On November 26, the latest transcript of inquiry evidence was released, detailing testimony by senior budget official Mark Sandy.
Mark Sandy told the House investigators that two White House budget officials had resigned following the withholding of military aid to Ukraine. He said that one, a lawyer, had expressed concern that the action could be a violation of a 1974 budget law.
Jerrold Nadler said in a statement that he had written to President Trump inviting him to the hearing next month.
He said: “At base, the president has a choice to make.
“He can take this opportunity to be represented in the impeachment hearings, or he can stop complaining about the process.
“I hope that he chooses to participate in the inquiry, directly or through counsel, as other presidents have done before him.”
In his letter to the president, Jerrold Nadler said the hearing would be an opportunity to discuss the historical and constitutional basis for impeachment.
He has given President Trump until 18:00 EST on December 1 to confirm whether or not he will be at the hearing, and if so, to let the committee know who his counsel will be.

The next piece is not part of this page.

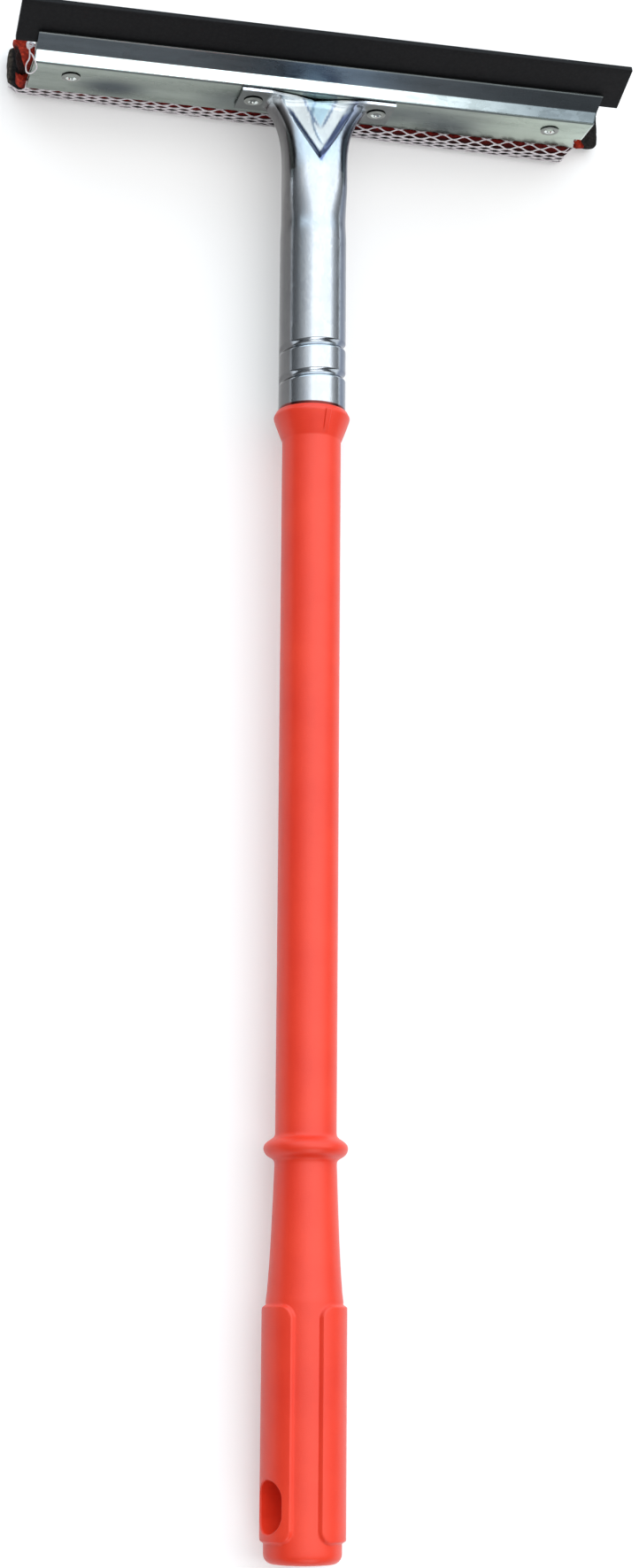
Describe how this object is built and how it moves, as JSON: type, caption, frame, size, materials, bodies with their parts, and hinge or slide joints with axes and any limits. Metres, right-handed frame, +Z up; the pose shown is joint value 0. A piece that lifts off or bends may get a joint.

The Judiciary Committee is expected to begin drafting articles of impeachment – which are the charges of wrongdoing against the president – in early December.
After a vote in the Democratic-controlled House, a trial would be held in the Republican-run Senate.
If Donald Trump was convicted by a two-thirds majority – an outcome deemed highly unlikely – he would become the first US president to be removed from office through impeachment.